TASK REQUIREMENTS =
Give all of the lines again exactly as they read.

— start of RECORDS TO USE —

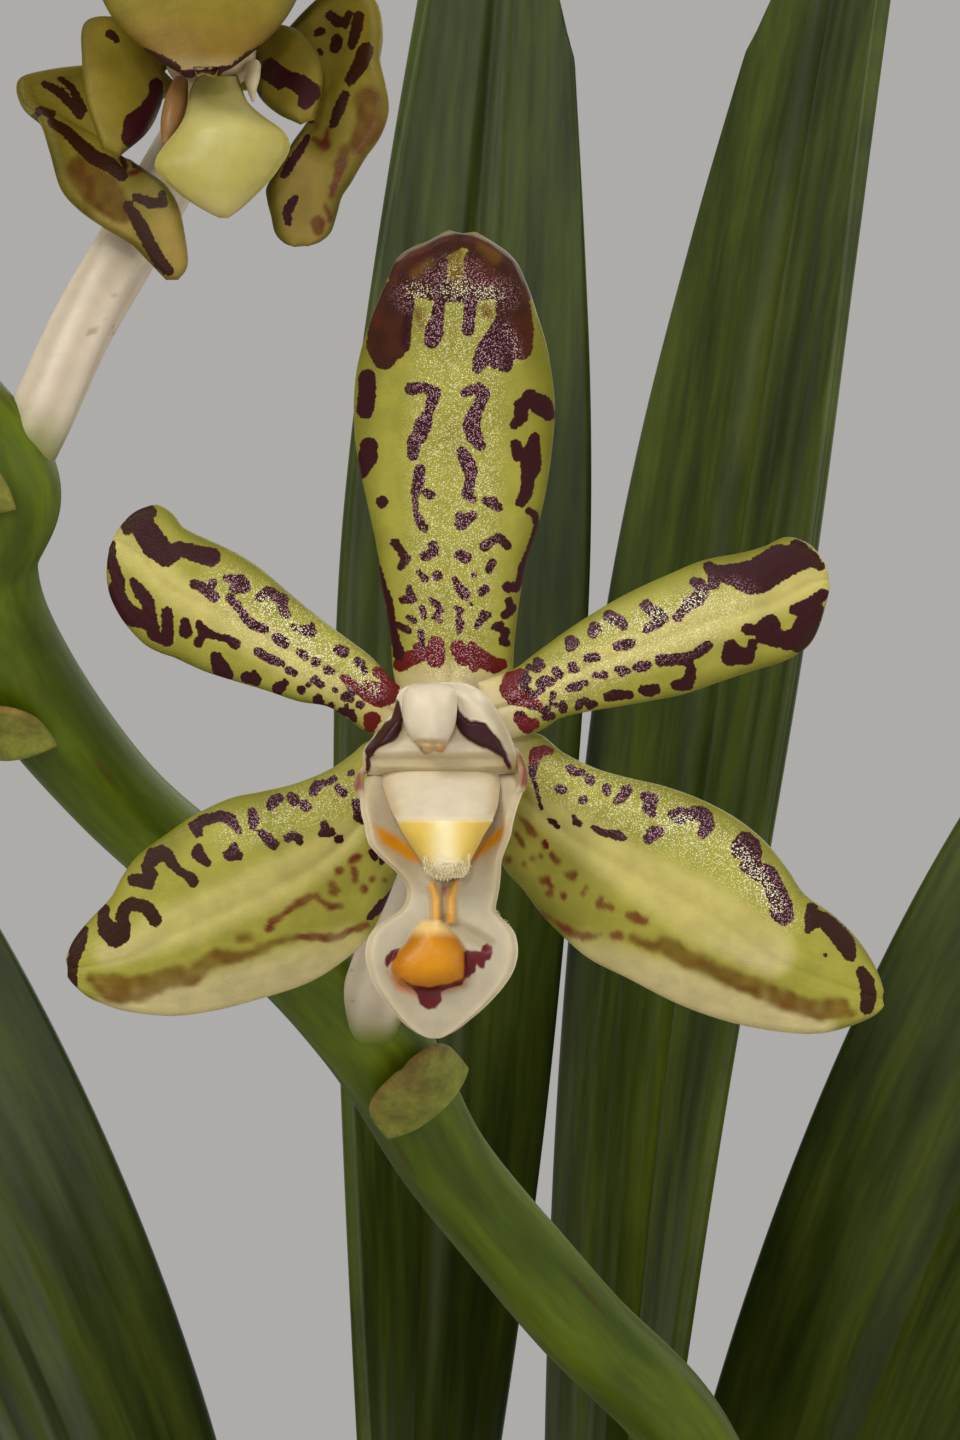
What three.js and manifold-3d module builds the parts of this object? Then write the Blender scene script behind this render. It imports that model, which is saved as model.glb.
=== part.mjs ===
// A potted Trichoglottis loheriana: a terracotta pot of bark, a leafy stem with aerial roots,
// and an arching flower stalk with three open flowers and its last buds. Millimetres, +Z up.
// The origin is the centre of the pot's underside, and the flowers face -Y.

import * as THREE from 'three';
import { mergeVertices } from 'three/addons/utils/BufferGeometryUtils.js';
import Module from 'manifold-3d';

const wasm = await Module();
wasm.setup();

// Driving dimensions

const GAP = 0.3;                 // left between any two pieces that touch

const POT_HEIGHT = 105;
const POT_FOOT_RADIUS = 42;
const POT_SHOULDER_RADIUS = 56;
const POT_RIM_RADIUS = 60;
const POT_RIM_HEIGHT = 22;
const POT_WALL = 5;
const POT_FLOOR = 6;
const POT_ROUNDING = 1.5;
const POT_SIDES = 32;
const DRAIN_RADIUS = 4.5;
const DRAIN_CIRCLE = 21;
const DRAIN_COUNT = 4;

const BARK_LEVEL = 90;           // where the bark meets the pot wall
const BARK_CROWN = 5;            // how far its middle stands above that

const STEM_POINTS = [[0, 0, 66], [1, 0, 108], [4.5, 1, 148], [9, 2, 184], [11, 3, 206]];
const STEM_RADII = [5.4, 5.0, 4.7, 4.3, 2.6];

const LEAF_THICKNESS = 1.7;
const LEAF_BASE_Z = 104;         // height of the lowest leaf base
const LEAF_STEP_Z = 11;          // height from one leaf base to the next
const LEAF_CLASP = 0.74;         // share of a half turn that each side of a leaf base wraps
const LEAF_TIP_NARROWING = 0.72; // share of its width that a leaf loses at the tip
const LEAF_FOLD_RADIUS = 26;     // how sharply a blade is channelled

// Leaves from the lowest up, on the left and the right in turn. Angles are in degrees from the
// vertical, outward: spread just above the clasping base, and tip at the far end.
const LEAVES = [
  { length: 138, width: 18, spread: 66, tip: 106, twist: 24, yaw: 8 },
  { length: 152, width: 19, spread: 60, tip: 104, twist: 28, yaw: -10 },
  { length: 166, width: 20, spread: 50, tip: 92, twist: 36, yaw: -6 },
  { length: 172, width: 20, spread: 44, tip: 78, twist: 42, yaw: 8 },
  { length: 172, width: 20, spread: 36, tip: 58, twist: 50, yaw: 6 },
  { length: 168, width: 20, spread: 8, tip: 40, twist: 58, yaw: -6 },
  { length: 164, width: 20, spread: 4, tip: 58, twist: 60, yaw: -4 },
  { length: 158, width: 18, spread: 3, tip: 12, twist: 36, yaw: 0 },
  { length: 146, width: 16, spread: -1, tip: -5, twist: 60, yaw: 0 },
];

const ROOT_RADIUS = 2.6;

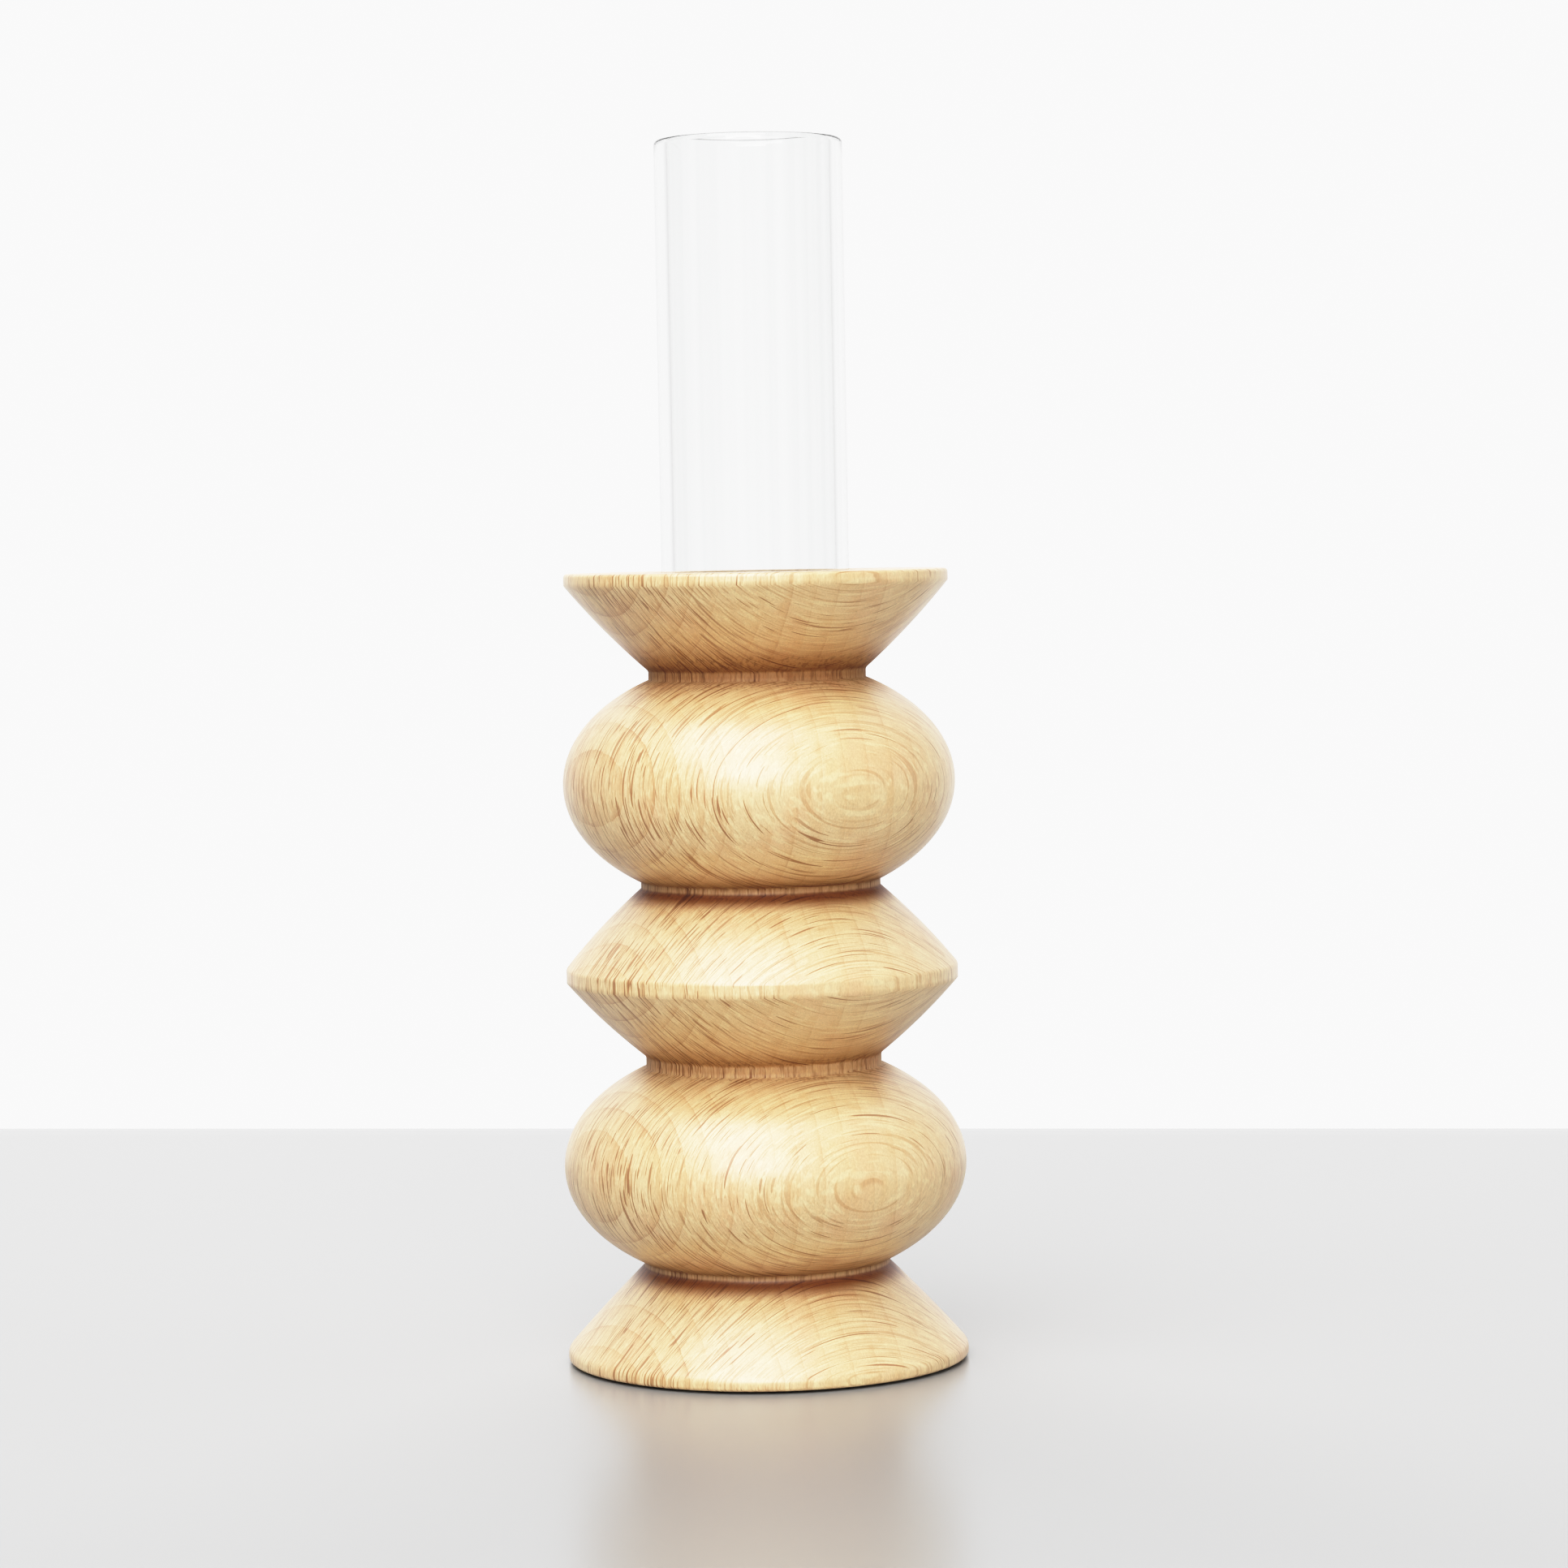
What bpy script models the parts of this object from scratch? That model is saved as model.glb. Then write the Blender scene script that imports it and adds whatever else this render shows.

— end of RECORDS TO USE —

FULL RESPONSE =
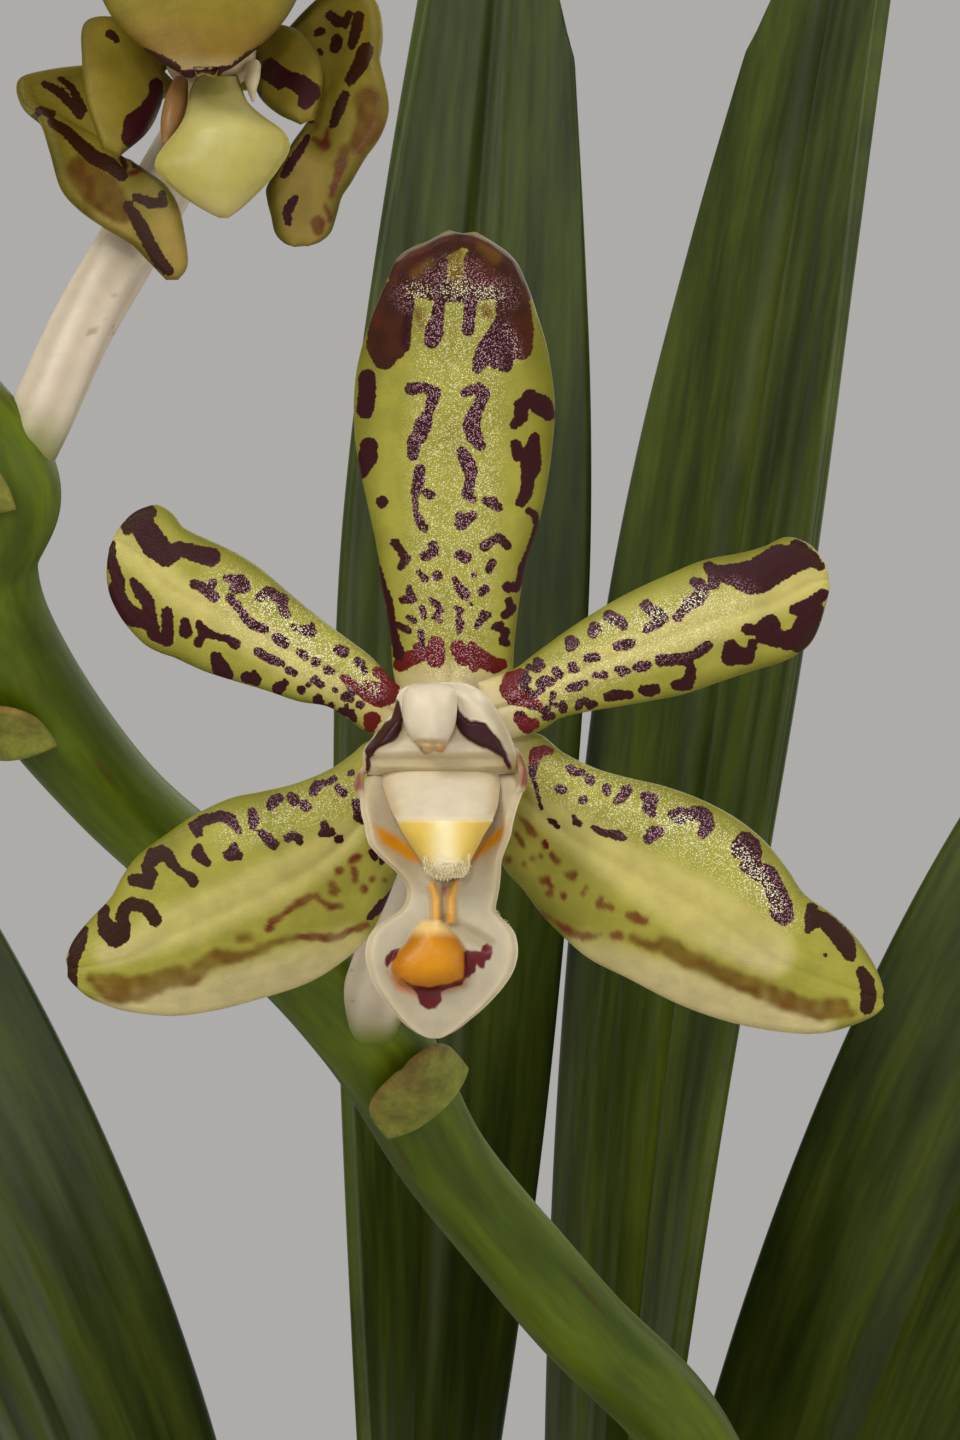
What three.js and manifold-3d module builds the parts of this object? Then write the Blender scene script behind this render. It imports that model, which is saved as model.glb.
=== part.mjs ===
// A potted Trichoglottis loheriana: a terracotta pot of bark, a leafy stem with aerial roots,
// and an arching flower stalk with three open flowers and its last buds. Millimetres, +Z up.
// The origin is the centre of the pot's underside, and the flowers face -Y.

import * as THREE from 'three';
import { mergeVertices } from 'three/addons/utils/BufferGeometryUtils.js';
import Module from 'manifold-3d';

const wasm = await Module();
wasm.setup();

// Driving dimensions

const GAP = 0.3;                 // left between any two pieces that touch

const POT_HEIGHT = 105;
const POT_FOOT_RADIUS = 42;
const POT_SHOULDER_RADIUS = 56;
const POT_RIM_RADIUS = 60;
const POT_RIM_HEIGHT = 22;
const POT_WALL = 5;
const POT_FLOOR = 6;
const POT_ROUNDING = 1.5;
const POT_SIDES = 32;
const DRAIN_RADIUS = 4.5;
const DRAIN_CIRCLE = 21;
const DRAIN_COUNT = 4;

const BARK_LEVEL = 90;           // where the bark meets the pot wall
const BARK_CROWN = 5;            // how far its middle stands above that

const STEM_POINTS = [[0, 0, 66], [1, 0, 108], [4.5, 1, 148], [9, 2, 184], [11, 3, 206]];
const STEM_RADII = [5.4, 5.0, 4.7, 4.3, 2.6];

const LEAF_THICKNESS = 1.7;
const LEAF_BASE_Z = 104;         // height of the lowest leaf base
const LEAF_STEP_Z = 11;          // height from one leaf base to the next
const LEAF_CLASP = 0.74;         // share of a half turn that each side of a leaf base wraps
const LEAF_TIP_NARROWING = 0.72; // share of its width that a leaf loses at the tip
const LEAF_FOLD_RADIUS = 26;     // how sharply a blade is channelled

// Leaves from the lowest up, on the left and the right in turn. Angles are in degrees from the
// vertical, outward: spread just above the clasping base, and tip at the far end.
const LEAVES = [
  { length: 138, width: 18, spread: 66, tip: 106, twist: 24, yaw: 8 },
  { length: 152, width: 19, spread: 60, tip: 104, twist: 28, yaw: -10 },
  { length: 166, width: 20, spread: 50, tip: 92, twist: 36, yaw: -6 },
  { length: 172, width: 20, spread: 44, tip: 78, twist: 42, yaw: 8 },
  { length: 172, width: 20, spread: 36, tip: 58, twist: 50, yaw: 6 },
  { length: 168, width: 20, spread: 8, tip: 40, twist: 58, yaw: -6 },
  { length: 164, width: 20, spread: 4, tip: 58, twist: 60, yaw: -4 },
  { length: 158, width: 18, spread: 3, tip: 12, twist: 36, yaw: 0 },
  { length: 146, width: 16, spread: -1, tip: -5, twist: 60, yaw: 0 },
];

const ROOT_RADIUS = 2.6;

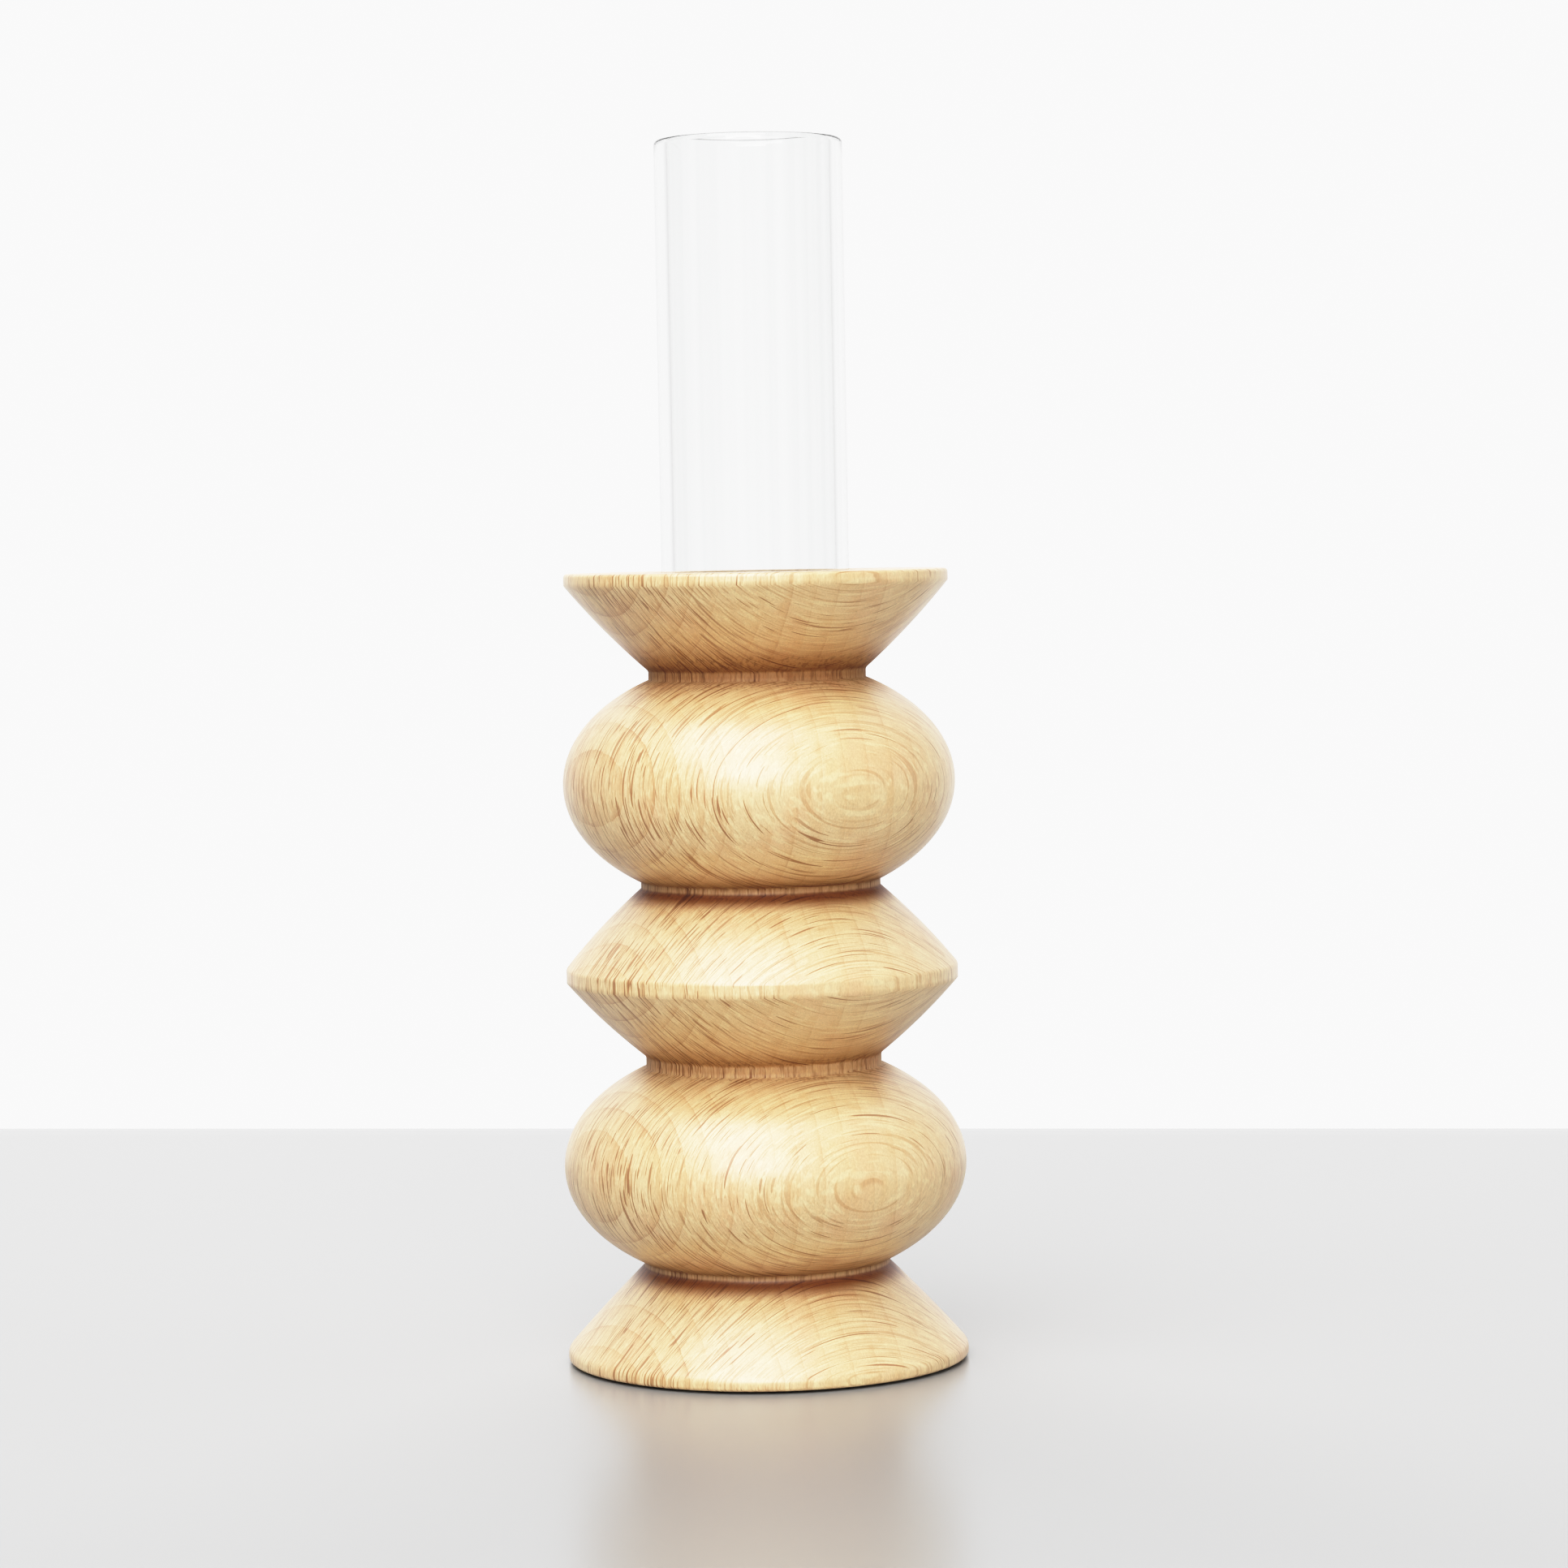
What bpy script models the parts of this object from scratch? That model is saved as model.glb. Then write the Blender scene script that imports it and adds whatever else this render shows.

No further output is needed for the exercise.